*Aim*:
Print again only this span: the line with "lower_rail_left();", the line with "imported = [obj", and all lines between them, exactly as given.
* BEGIN *
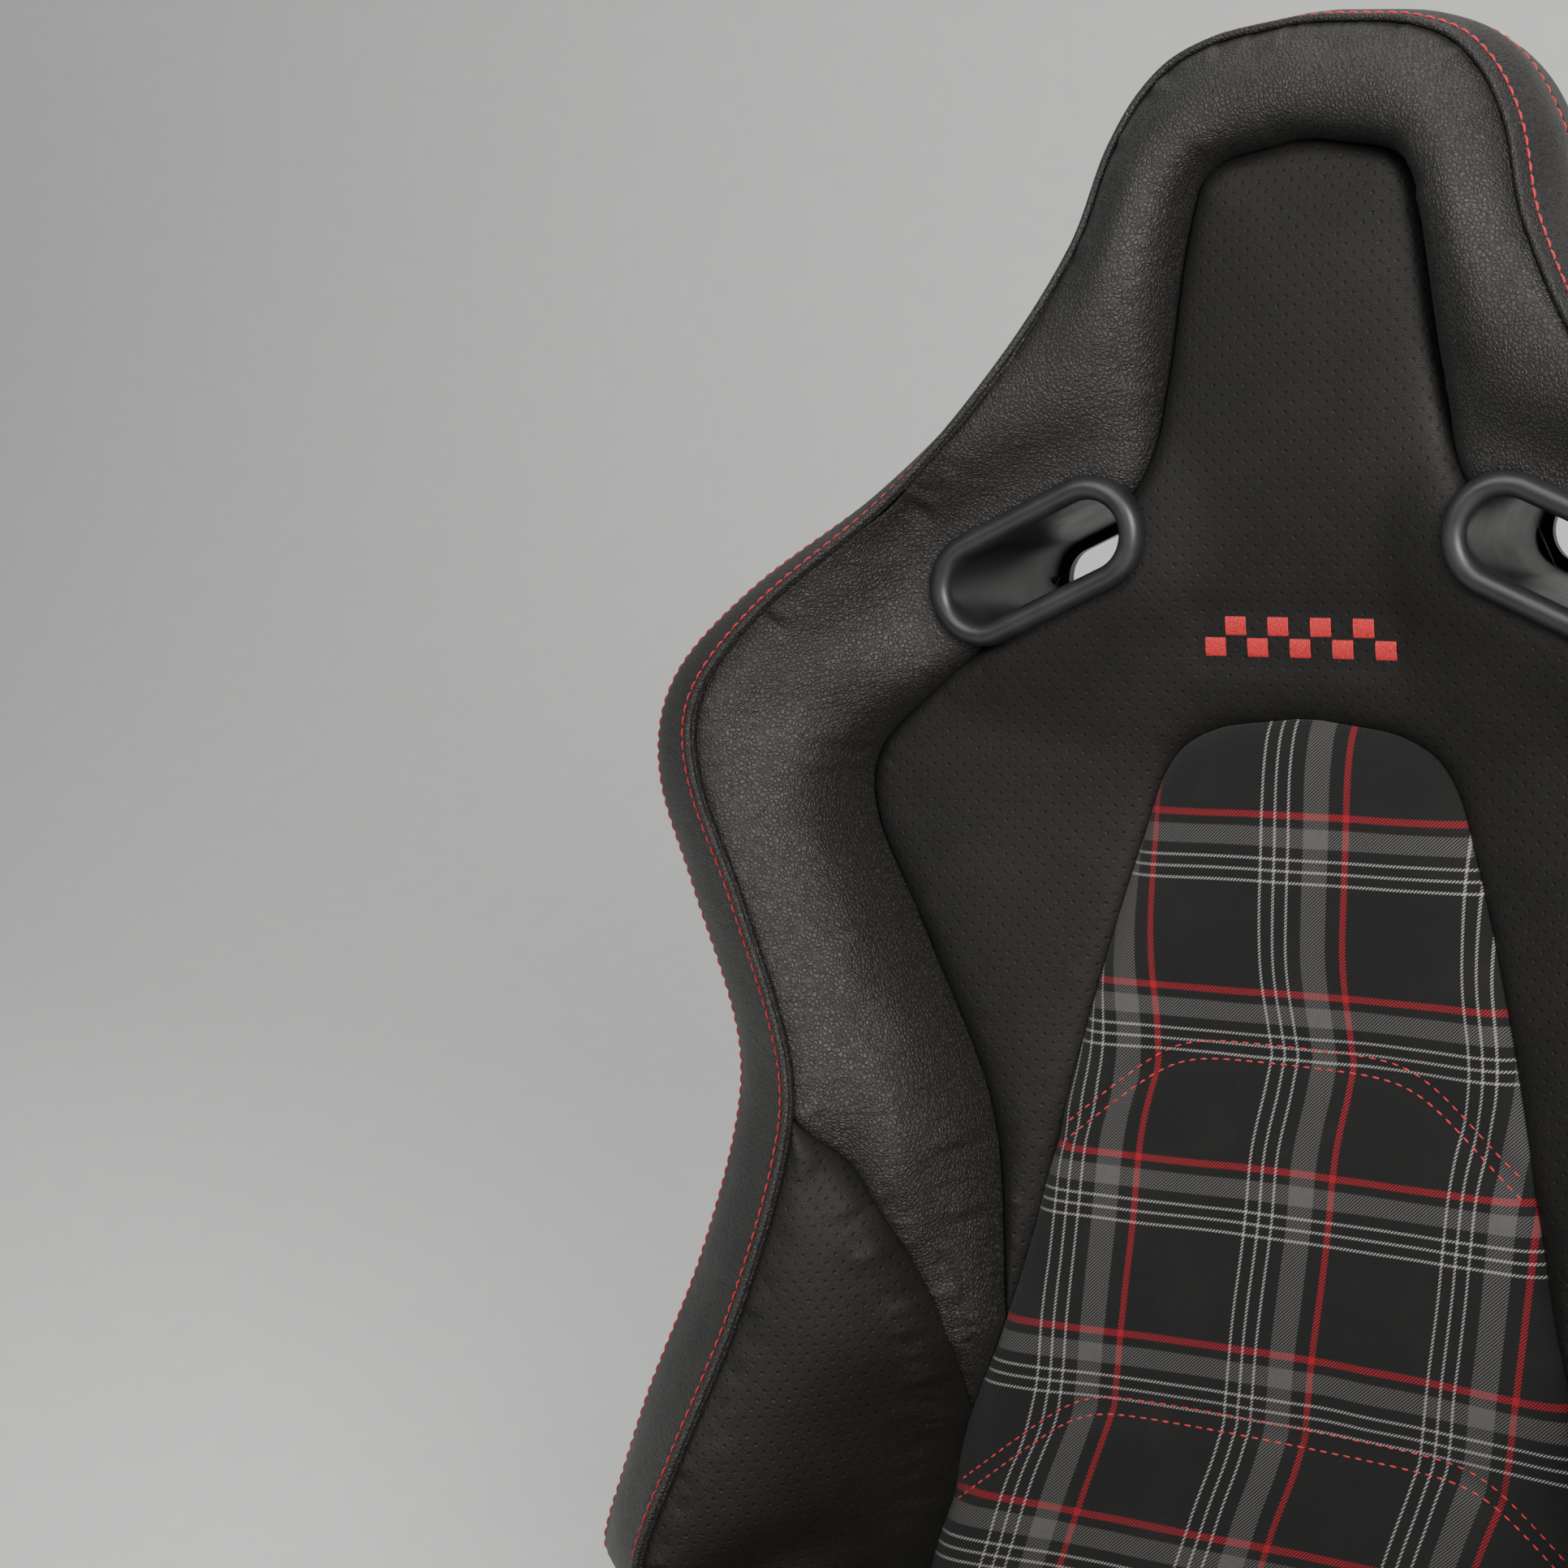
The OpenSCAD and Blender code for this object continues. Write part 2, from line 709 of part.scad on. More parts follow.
module headrest_surround() {
    color(leather)
        on_back()
            difference() {
                loft([for (s = [join_s, 605, 625, 645, 665, 685, 700, 712, 724, 735, 743, 748, 751])
                      pad_ring(s, 1 - at(edge_x, s), at(edge_x, s) - 1, 16)]);
                translate([0, 10, 0])
                    loft([for (s = [join_s - 5, 610, 640, 675, 690, 698, 701])
                          let (w = at(panel_x, s) + joint_gap)
                          [[-w, -150, s], [w, -150, s], [w, 0, s], [-w, 0, s]]]);
            }
}

// Outer half width of the leather part of the wing
function wing_x(s) = s < 274 ? min(at(slope_x, s), at(edge_x, s)) - joint_gap : at(edge_x, s);
wing_s = [134, 150, 170, 190, 210, 230, 250, 266, 278, 300, 325, 350, 375, 400, 420, 440, 460,
          480, 500, 520, 540, 560, 575, join_s - joint_gap];
module shoulder_bolster() {
    on_back()
        difference() {
            loft([for (s = wing_s)
                  pad_ring(s, (s < 172 ? at(cloth_x, s) : at(panel_x, s)) + joint_gap, wing_x(s), 8)]);
            slot_prism(tunnel_g + 0.5, 0, 200);
            slot_prism(1, 70, 200);
        }
}
module shoulder_bolster_left() { color(leather) on_side(1) shoulder_bolster(); }
module shoulder_bolster_right() { color(leather) on_side(-1) shoulder_bolster(); }

// Perforated strip beside the plaid insert, up to the level where the insert ends
split_s = 456;
module centre_strip(side) {
    on_side(side)
        on_back()
            loft([for (s = [195, 213, 232, 260, 290, 320, 350, 380, 400, 418, 436, 446, 452, split_s])
                  pad_ring(s, at(cloth_x, min(s, 455)) + joint_gap, at(panel_x, s) - 1.2, 7)]);
}

module centre_pad() {
    color(perforated)
        for (side = [-1, 1])
            centre_strip(side);
    color(perforated)
        on_back()
            difference() {
                loft([for (s = [split_s, 463, 470, 485, 505, 520, 540, 557, 580, 610, 640, 675, 690, 698])
                      let (w = at(panel_x, s) - 1.2) pad_ring(s, -w, w, 12)]);
                for (side = [-1, 1])
                    on_side(side)
                        slot_prism(tunnel_g + 0.5, 0, 200);
            }
}

module lumbar_insert() {
    color(cloth)
        on_back()
            loft([for (s = [insert_bottom, 28, back_bottom, 60, 84, 121, 145, 169, 190, 210, 234,
                            258, 296, 334, 367, 400, 420, 436, 446, 452])
                  let (w = at(cloth_x, s) - joint_gap) pad_ring(s, -w, w, 10)]);
}

// Inner half width of the perforated lower wing
function lower_x(s) = (s < 129 ? at(cloth_x, s) : at(slope_x, s)) + 1.4;
module lower_bolster() {
    on_back()
        loft([for (s = [back_bottom, 55, 70, 85, 100, 115, 129, 145, 160, 182, 200, 220, 240, 257, 268])
              pad_ring(s, lower_x(s), at(edge_x, s), 8)]);
}
module lower_bolster_left() { color(perforated) on_side(1) lower_bolster(); }
module lower_bolster_right() { color(perforated) on_side(-1) lower_bolster(); }

// Side band from the piping back to the rear seam, and on to the shell
band_t = 5;
band_s = [back_bottom, 58, 76, 100, 125, 150, 175, 200, 225, 250, 275, 300, 330, 360, 390, 415, 440,
          460, 480, 500, 520, 540, 560, 585, 610, 635, 660, 685, 706, 722, 735, 743, 748, 751];
function band_ring(s) =
    let (xe = at(edge_x, s) + 0.6, de = at(edge_d, s),
         xs = at(seam_x, min(s, 757)), ds = at(seam_d, s), xm = (xe + xs) / 2 + 5, dm = (de + ds) / 2 + 3)
    [[xe, -de, s], [xm, -dm, s], [xs, -ds, s], [xs - band_t, -ds + 1, s],
     [xm - band_t, -dm + 4, s], [xe, -de + 6, s]];
module gusset() {
    on_back()
        loft([for (s = band_s) band_ring(s)]);
}
module gusset_left() { color(leather) on_side(1) gusset(); }
module gusset_right() { color(leather) on_side(-1) gusset(); }

piping_half = concat(steps(back_bottom + 2, 700, 32), [712, 722, 730, 737, 742, 746, 749, 751]);
module front_piping() {
    right = [for (s = piping_half)
             [at(edge_x, s) + 1, -at(edge_d, s) - piping_r - 0.9, s + 2 * max(0, (s - 700) / 51)]];
    left = [for (i = [len(right) - 1:-1:0]) [-right[i][0], right[i][1], right[i][2]]];
    color(leather)
        on_back()
            tube_along(concat(right, left), piping_r, 8, [0, 1, 0]);
}

// Rear shell: a bowl that closes the back from one rear seam to the other
shell_s = [36.5, 50, 80, 125, 170, 215, 268, 305, 345, 385, 425, 455, 485, 512, 535, 556, 583, 610,
           636, 662, 690, 712, 730, 742, 750, 755];
shell_turn = [0, 12, 25, 38, 50, 62, 72, 81];
// Half section at height s: turn a is 0 at the seam and 90 in the middle of the back
function shell_point(s, a, inset) =
    let (xs = at(seam_x, s) - inset, ds = at(seam_d, s) - 2, dd = at(shell_d, s) + inset)
    [xs * cos(a) ^ 0.42, -(dd + (ds - dd) * (1 - sin(a)) ^ 2), s];
// Closed section: the curved back, then straight across in front at depth lid past the seam
function shell_ring(s, inset, lid) =
    let (half = [for (a = shell_turn) shell_point(s, a, inset)], n = len(half),
         ds = at(seam_d, s) - 2 + lid)
    concat([[half[0][0], -ds, s]], half, [shell_point(s, 90, inset)],
           [for (i = [n - 1:-1:0]) [-half[i][0], half[i][1], s]], [[-half[0][0], -ds, s]]);
module rear_shell() {
    color(leather)
        on_back()
            difference() {
                loft([for (s = shell_s) shell_ring(s, 0, 0.01)]);
                loft([for (s = concat([30], [for (s = shell_s) if (s > 40 && s < 752) s]))
                      shell_ring(s, shell_t, 40)]);
                for (side = [-1, 1])
                    on_side(side)
                        slot_prism(tunnel_g + 0.5, -80, 0);
            }
}

// ---- Harness slots ----

tunnel_wall = 2;
tunnel_front = 70;
tunnel_back = -46;
module slot_tunnel() {
    on_back()
        difference() {
            slot_prism(tunnel_g, tunnel_back, tunnel_front);
            slot_prism(tunnel_g - tunnel_wall, tunnel_back - 1, tunnel_front + 1);
        }
}
module slot_tunnel_left() { color(plastic) on_side(1) slot_tunnel(); }
module slot_tunnel_right() { color(plastic) on_side(-1) slot_tunnel(); }

// Rounded rim section: distance from the slot's middle line, depth
module rim_section() {
    translate([slot_w / 2 - rim_w, 0])
        intersection() {
            translate([rim_w / 2, 0])
                circle(r = rim_w / 2);
            square([rim_w, rim_w]);
        }
    translate([slot_w / 2 - rim_w, -4])
        square([rim_w, 4.01]);
}

// Oval rim at a depth, facing forward
module slot_rim(depth, flip) {
    straight = slot_len - slot_w;
    translate([slot_x, -depth, slot_s])
        rotate([0, slot_tilt, 0])
            rotate([flip ? -90 : 90, 0, 0]) {
                for (end = [-1, 1])
                    translate([end * straight / 2, 0, 0])
                        rotate([0, 0, end > 0 ? -90 : 90])
                            rotate_extrude(angle = 180)
                                rim_section();
                for (edge = [0, 180])
                    rotate([0, 0, edge])
                        translate([-straight / 2, 0, 0])
                            rotate([90, 0, 90])
                                linear_extrude(straight)
                                    rim_section();
            }
}
module slot_trim() { on_back() slot_rim(tunnel_front + 4.2, false); }
module slot_trim_left() { color(plastic) on_side(1) slot_trim(); }
module slot_trim_right() { color(plastic) on_side(-1) slot_trim(); }
module rear_trim() { on_back() slot_rim(tunnel_back - 4.2, true); }
module rear_trim_left() { color(plastic) on_side(1) rear_trim(); }
module rear_trim_right() { color(plastic) on_side(-1) rear_trim(); }

lower_rail_left();
lower_rail_right();
rollers_left();
rollers_right();
upper_rail_left();
upper_rail_right();
side_plate_left();
side_plate_right();
front_cross_tube();
rear_cross_tube();
seat_pan();
frame_bolts();
slide_bar();
slide_latch_left();
slide_latch_right();
recliner_housing_left();
recliner_housing_right();
recliner_disc_left();
recliner_disc_right();
recliner_arm_left();
recliner_arm_right();
return_spring_left();
return_spring_right();
release_shaft();
release_cam_left();
release_cam_right();
recline_lever_left();
recline_lever_right();
recliner_cover_left();
recliner_cover_right();
cushion_insert();
cushion_front();
cushion_bolster_left();
cushion_bolster_right();
cushion_piping();
back_hoop();
head_hoop();
lumbar_springs();
arm_bolts();
headrest_surround();
shoulder_bolster_left();
shoulder_bolster_right();
centre_pad();
lumbar_insert();
lower_bolster_left();
lower_bolster_right();
gusset_left();
gusset_right();
front_piping();
rear_shell();
slot_tunnel_left();
slot_tunnel_right();
slot_trim_left();
slot_trim_right();
rear_trim_left();
rear_trim_right();
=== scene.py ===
# Looks of the reclining racing seat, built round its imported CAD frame.
# Lengths in the outlines are millimetres, as in the part's own source; meshes are metres.
import json
import math

import bmesh
import bpy
import numpy as np
from mathutils import Matrix, Vector
from mathutils.bvhtree import BVHTree
from mathutils.geometry import delaunay_2d_cdt


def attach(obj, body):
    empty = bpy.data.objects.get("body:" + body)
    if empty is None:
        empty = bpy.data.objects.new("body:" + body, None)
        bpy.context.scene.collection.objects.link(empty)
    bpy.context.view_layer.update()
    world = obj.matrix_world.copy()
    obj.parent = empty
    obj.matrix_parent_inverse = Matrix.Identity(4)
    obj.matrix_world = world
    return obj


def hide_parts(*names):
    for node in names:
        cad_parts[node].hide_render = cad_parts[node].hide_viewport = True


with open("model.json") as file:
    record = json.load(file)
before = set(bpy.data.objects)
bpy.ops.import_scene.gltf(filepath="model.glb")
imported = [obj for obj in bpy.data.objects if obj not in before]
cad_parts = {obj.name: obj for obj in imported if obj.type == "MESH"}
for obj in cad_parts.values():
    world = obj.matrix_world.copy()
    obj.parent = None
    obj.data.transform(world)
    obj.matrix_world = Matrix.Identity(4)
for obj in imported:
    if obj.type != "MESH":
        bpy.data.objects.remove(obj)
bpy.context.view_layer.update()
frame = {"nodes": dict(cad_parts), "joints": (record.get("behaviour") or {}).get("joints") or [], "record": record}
MM = 0.001

# ---------------------------------------------------------------- frame facts

JOINTS = {j["name"]: j for j in frame["joints"]}
HINGE = Vector(JOINTS["back_recline"]["pos_m"]) / MM
RECLINE = math.radians(8)
FOAM_BACK = 20
PAN_Z = 98
PIPING_R = 1.8

SLOT_LEN = 111
SLOT_W = 53
SLOT_TILT = math.radians(24.5)
SLOT_X = 119.5
SLOT_S = 523.5
SLOT_HIDDEN = 6.0
SLOT_SEAT = 71
SLOT_POCKET = 34

# ---------------------------------------------------------------- outlines
# Backrest: [height above the hinge along the back, value]

EDGE_X = [[40, 228], [43, 237], [50, 245.5], [62, 250.5], [78, 251.5], [118, 240], [190, 220],
          [268, 205], [305, 209], [370, 236], [425, 261], [462, 262], [503, 233], [553, 176],
          [608, 129], [660, 100], [706, 86], [735, 66], [747, 40], [751, 6]]
EDGE_D = [[40, 204], [76, 209], [118, 198], [190, 172], [268, 154], [370, 143], [462, 137],
          [503, 127], [553, 107], [608, 93], [660, 76], [706, 64], [751, 55]]
SEAM_X = [[40, 302], [43, 311], [48, 316.5], [56, 317.5], [80, 311.5], [125, 300], [195, 278],
          [268, 262], [305, 264], [370, 288], [425, 306], [470, 296], [512, 256], [556, 197],
          [610, 141], [662, 110], [706, 97], [738, 76], [752, 46], [757, 6]]
SEAM_D = [[40, 147], [125, 130], [195, 114], [268, 105], [425, 104], [470, 102], [512, 93],
          [556, 72], [610, 45], [662, 24], [757, 18]]
PANEL_X = [[172, 133], [228, 136], [261, 140], [290, 149],
           [361, 184], [405, 206], [437, 204], [468, 172], [483, 152], [520, 110],
           [557, 74], [598, 62.5], [675, 50], [694, 38], [701, 6]]
CLOTH_X = [[12, 178], [40, 174], [84, 160], [121, 151], [169, 133], [210, 121], [258, 111],
           [334, 94], [400, 76], [436, 62], [450, 40], [455, 6]]
SLOPE_X = [[124, 149.6], [147, 148.4], [170, 149.5], [191, 154.5], [214, 163], [235, 173],
           [255, 186], [274, 205]]
MID_D = [[12, 64], [40, 70], [100, 74], [170, 73], [258, 64], [334, 57], [436, 51], [500, 59],
         [557, 65], [640, 66], [701, 64]]
PANEL_D = [[12, 68], [40, 82], [172, 84], [261, 79], [361, 76], [437, 72], [500, 68], [557, 66],
           [640, 67], [701, 66]]
HOLLOW = [[40, 0.25], [270, 0.15], [420, 0.1], [470, 0.5], [500, 0.9], [560, 0.9], [610, 0.5],
          [660, 0.2], [751, 0.2]]
ROLL_H = [[40, 4], [270, 6], [440, 6], [520, 0], [590, 8], [650, 18], [751, 18]]
SHELL_D = [[36, -36], [120, -42], [300, -44], [480, -42], [600, -38], [700, -32], [732, -27],
           [747, -17], [754, 0], [757, 14]]
BACK_BOTTOM = 40
CROWN = 751
SEAM_TOP = 757
INSERT_BOTTOM = -8
CLOTH_TOP = 455
PANEL_LOW = 172
PANEL_TOP = 701
SLOPE_LOW = 124
SLOPE_TOP = 274
LINE_STEP = 1.5
LINE_JUMP = 5.0
EDGE_ROUND = 22.0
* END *
*Worked solution*:
lower_rail_left();
lower_rail_right();
rollers_left();
rollers_right();
upper_rail_left();
upper_rail_right();
side_plate_left();
side_plate_right();
front_cross_tube();
rear_cross_tube();
seat_pan();
frame_bolts();
slide_bar();
slide_latch_left();
slide_latch_right();
recliner_housing_left();
recliner_housing_right();
recliner_disc_left();
recliner_disc_right();
recliner_arm_left();
recliner_arm_right();
return_spring_left();
return_spring_right();
release_shaft();
release_cam_left();
release_cam_right();
recline_lever_left();
recline_lever_right();
recliner_cover_left();
recliner_cover_right();
cushion_insert();
cushion_front();
cushion_bolster_left();
cushion_bolster_right();
cushion_piping();
back_hoop();
head_hoop();
lumbar_springs();
arm_bolts();
headrest_surround();
shoulder_bolster_left();
shoulder_bolster_right();
centre_pad();
lumbar_insert();
lower_bolster_left();
lower_bolster_right();
gusset_left();
gusset_right();
front_piping();
rear_shell();
slot_tunnel_left();
slot_tunnel_right();
slot_trim_left();
slot_trim_right();
rear_trim_left();
rear_trim_right();
=== scene.py ===
# Looks of the reclining racing seat, built round its imported CAD frame.
# Lengths in the outlines are millimetres, as in the part's own source; meshes are metres.
import json
import math

import bmesh
import bpy
import numpy as np
from mathutils import Matrix, Vector
from mathutils.bvhtree import BVHTree
from mathutils.geometry import delaunay_2d_cdt


def attach(obj, body):
    empty = bpy.data.objects.get("body:" + body)
    if empty is None:
        empty = bpy.data.objects.new("body:" + body, None)
        bpy.context.scene.collection.objects.link(empty)
    bpy.context.view_layer.update()
    world = obj.matrix_world.copy()
    obj.parent = empty
    obj.matrix_parent_inverse = Matrix.Identity(4)
    obj.matrix_world = world
    return obj


def hide_parts(*names):
    for node in names:
        cad_parts[node].hide_render = cad_parts[node].hide_viewport = True


with open("model.json") as file:
    record = json.load(file)
before = set(bpy.data.objects)
bpy.ops.import_scene.gltf(filepath="model.glb")
imported = [obj for obj in bpy.data.objects if obj not in before]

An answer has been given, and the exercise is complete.